AMD remains about a year behind Intel in terms of bringing new processor manufacturing nodes to market. While Intel began shipping its first processors using a 65-nanometer manufacturing process late last year and expects to begin shipping more 65-nanometer devices than 90-nanometer devices in the third quarter of this year, AMD continues to manufacture its processors at 90 nanometers and does not expect its first 65-nanometer devices until late this year.

That technology lag hasn't kept AMD from getting more advanced and higher performing processors to the market in the past, and should not in the future, says Pat Patla, director of server and workstation marketing for AMD. "Two years ago people where saying that Intel being out front with 90-nanometer processors was going to prevent our Opteron processor from gaining momentum in the market, and that was absolutely not true," he says. "Why should things be any different at 65 nanometers, or even 45 nanometers?"

Indeed, AMD continues to enjoy increasing momentum in its long battle with Intel. According to Mercury Research, AMD's share of the overall x86 processor market grew to 21.4% in the fourth quarter of 2005, up from 17.7% in the third quarter. For the entire year, AMD's share is 18.2% of the market, compared with 15.8% in 2004.

AMD's high-water mark in the market-share battle was in 2001, when the company's share topped out at 20.2%. That share was built entirely on PC processors, however, and primarily on consumer-level accounts.

The current AMD market position is increasingly built on success in enterprise accounts, and with its Opteron processor for servers. AMD's share of the x86 processor market for servers grew to 16.4% in the fourth quarter, up from 12.7% in the third quarter.

Nathan Brookwood, an analyst with Insight 64, says the progress made by AMD in commercial accounts the past two years has changed the long-term game for the company and its position in relationship with Intel.

"There was a time when AMD need to be a whole lot better than Intel to persuade an IBM or HP to abandon their Intel-only strategies in enterprise-class equipment," Brookwood says. "But now that AMD has demonstrated that it can deliver the product, and both equipment makers and end-users are buying it, they don't have to continue to deliver quite as a dramatic advantage to be considered."

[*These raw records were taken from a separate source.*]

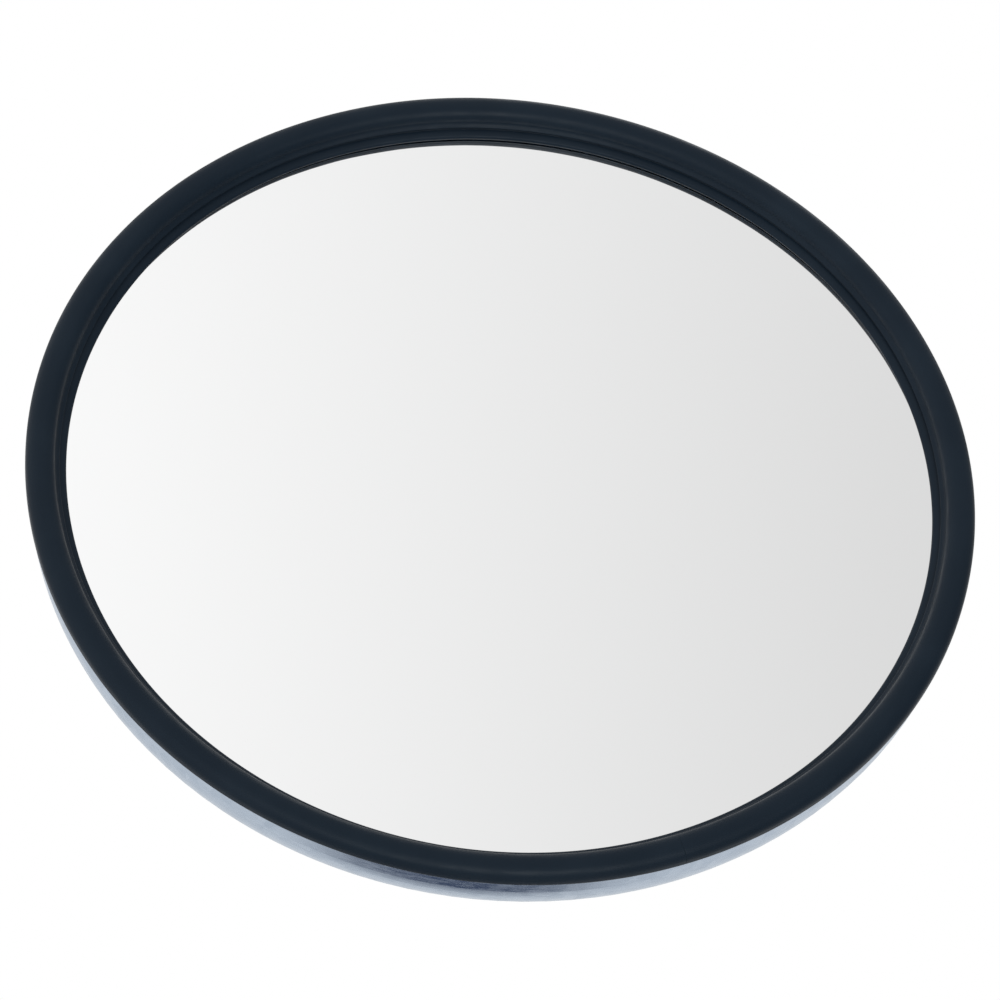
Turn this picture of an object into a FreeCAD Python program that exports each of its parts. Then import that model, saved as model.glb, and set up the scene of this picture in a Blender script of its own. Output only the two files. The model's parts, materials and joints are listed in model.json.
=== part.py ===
import FreeCAD, Part
import math
import os

# Round convex security mirror on a short wall bracket.
# Millimetres. +Z is up and the mirror faces -Y. The origin is the centre of the wall
# plate's back face, where the bracket meets the wall.

V = FreeCAD.Vector

# ---- driving dimensions -------------------------------------------------------------

# edge trim (one rubber extrusion bent round the glass, its two ends butted)
overall_diameter = 304.8
bead_width = 9.4
bead_height = 3.7
bead_squareness = 2.4
bead_flank_width = 1.5
bead_flank_foot = -1.2
groove_undercut = 0.9
groove_roof = -1.6
groove_floor = -2.9
groove_fillet = 0.4
ledge_width = 1.8
lip_top = -3.7
lip_width = 0.4
lip_foot = -4.3
trim_back = -10.2
skirt_end = -1.6
skirt_chamfer = 0.5
joint_angle = -68.6
joint_gap = 0.12

# glass lens
glass_curve_radius = 1300.0
glass_thickness = 3.0
glass_grip = 3.4

# pressed steel back pan
pan_sheet = 0.8
pan_wall_inset = 1.3
pan_edge = 0.6
pan_shoulder_start = -7.9
pan_shoulder_radius = 21.0
pan_dome_angle = 8.0
pan_pad_margin = 6.0

# stiffener inside the pan
stiffener_margin = 4.0
stiffener_thickness = 1.5

# wall plate
plate_width = 76.0
plate_height = 90.0
plate_thickness = 3.0
plate_corner_radius = 8.0
wall_hole_radius = 2.75
wall_hole_spacing_x = 56.0
wall_hole_spacing_z = 70.0

# pressed clevis, used twice: riveted to the wall plate and screwed to the pan
clevis_sheet = 2.5
clevis_reach = 18.0
clevis_base_width = 40.0
clevis_base_margin = 7.0
clevis_base_corner = 4.0
ear_radius = 11.0
clevis_hole_v = 12.0

# swivel knuckle and the distance between its two axes
knuckle_pitch = 27.0
knuckle_boss_radius = 11.0
knuckle_boss_length = 26.0
knuckle_web = 15.0
knuckle_chamfer = 1.0

# bolts, bushes, washers and wing nuts on both axes
bolt_radius = 3.0
bolt_head_across_flats = 10.0
bolt_head_height = 4.0
bush_wall = 1.9
bush_flange_radius = 9.0
bush_flange = 1.0
washer_radius = 6.0
washer_thickness = 1.2
spring_washer_radius = 5.0
spring_washer_thickness = 1.6
spring_washer_slit = 1.0
wing_hub_radius = 5.2
wing_hub_height = 8.0
wing_span_radius = 13.5
wing_thickness = 2.4
wing_height = 10.0
bolt_tail = 2.0

# pan screws, lock washers and nuts
screw_radius = 2.5
screw_head_radius = 4.75
screw_head_height = 3.3
lock_washer_radius = 4.4
lock_washer_thickness = 1.2
nut_across_flats = 8.0
nut_height = 4.0
screw_tail = 1.5

# clevis rivets
rivet_radius = 2.4
rivet_head_radius = 4.2
rivet_head_height = 1.6

# clearances
face_gap = 0.3
running_clearance = 0.05
hole_clearance = 0.2
seat_clearance = 0.1
slot_lead = 0.5
screw_ear_gap = 1.45

# ---- derived places -----------------------------------------------------------------

overall_radius = overall_diameter / 2
bead_inner_radius = overall_radius - bead_width - bead_flank_width
groove_radius = bead_inner_radius + groove_undercut
lip_crest_radius = bead_inner_radius - ledge_width
lip_inner_radius = lip_crest_radius - lip_width
glass_edge_radius = lip_inner_radius + glass_grip
pan_wall_radius = overall_radius - pan_wall_inset

# heights along the mirror's axis are measured forward from the bead's centre plane
glass_centre = lip_foot - math.sqrt(glass_curve_radius**2 - lip_inner_radius**2)
# half the width that each clevis straddles: boss, bush flange and gap
ear_inner = knuckle_boss_length / 2 + bush_flange + face_gap
ear_outer = ear_inner + clevis_sheet
clevis_hole_u = ear_outer + screw_head_radius + screw_ear_gap
clevis_base_length = 2 * (clevis_hole_u + clevis_base_margin)
pan_pad_radius = math.hypot(clevis_base_length, clevis_base_width) / 2 + pan_pad_margin
stiffener_radius = pan_pad_radius - stiffener_margin

shoulder_centre_radius = pan_wall_radius - pan_shoulder_radius
dome_angle = math.radians(pan_dome_angle)
dome_radius = shoulder_centre_radius / math.sin(dome_angle) + pan_shoulder_radius
dome_centre = pan_shoulder_start + (dome_radius - pan_shoulder_radius) * math.cos(dome_angle)
pad_height = dome_centre - math.sqrt(dome_radius**2 - pan_pad_radius**2)

pan_axis_y = -(plate_thickness + clevis_sheet + clevis_reach)
tilt_axis_y = pan_axis_y - knuckle_pitch
pad_y = tilt_axis_y - clevis_reach - clevis_sheet
bead_plane_y = pad_y + pad_height

# both hinge sets are modelled with the axis along X and the clevis's base towards -Y
tilt_frame = FreeCAD.Placement(V(0, tilt_axis_y, 0), FreeCAD.Rotation())
pan_frame = FreeCAD.Placement(V(0, pan_axis_y, 0), FreeCAD.Rotation(V(1, 0, -1), 180))

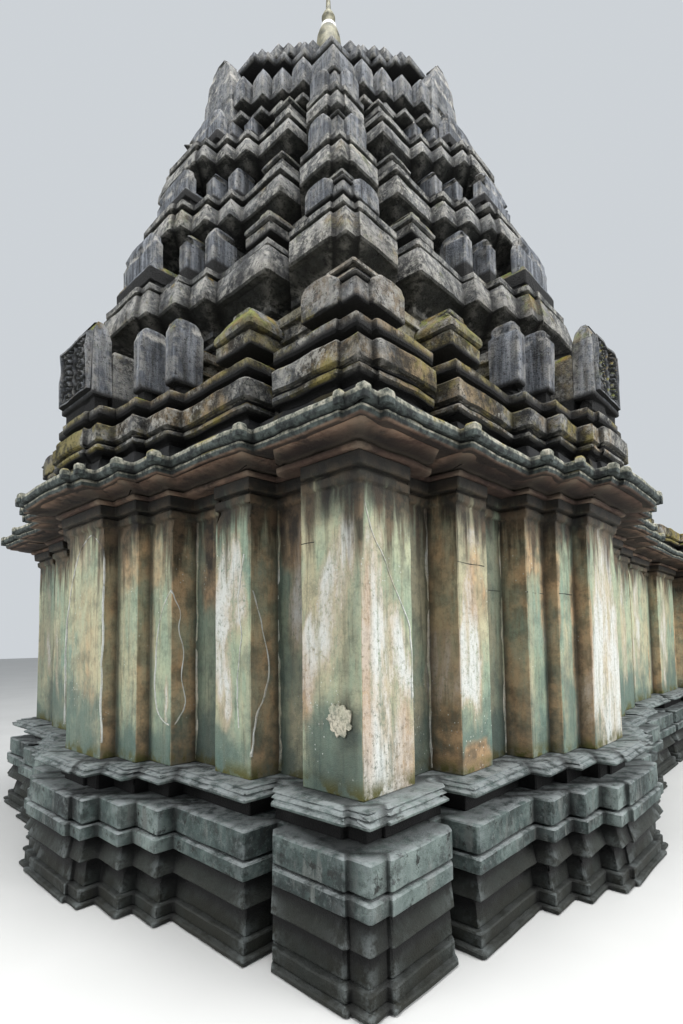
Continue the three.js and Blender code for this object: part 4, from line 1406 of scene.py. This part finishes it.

Intel with its manufacturing advances "certainly won't be in as weak of a competitive position by the end of 2006 as they were at the end of 2005," Brookwood says, "but whether that narrowed advantage will be enough to stop AMD's encroachment remains to be seen."

Intel was able to regain some bragging rights earlier this year when it introduced its dual-core mobile devices—the Core Duo processor and Centrino Duo platform—in advance of AMD's first dual-core mobile offerings, which are expected in the first half of this year. But it will be "at least a few more quarters before Intel can become more competitive in the server and desktop" markets, Brookwood says.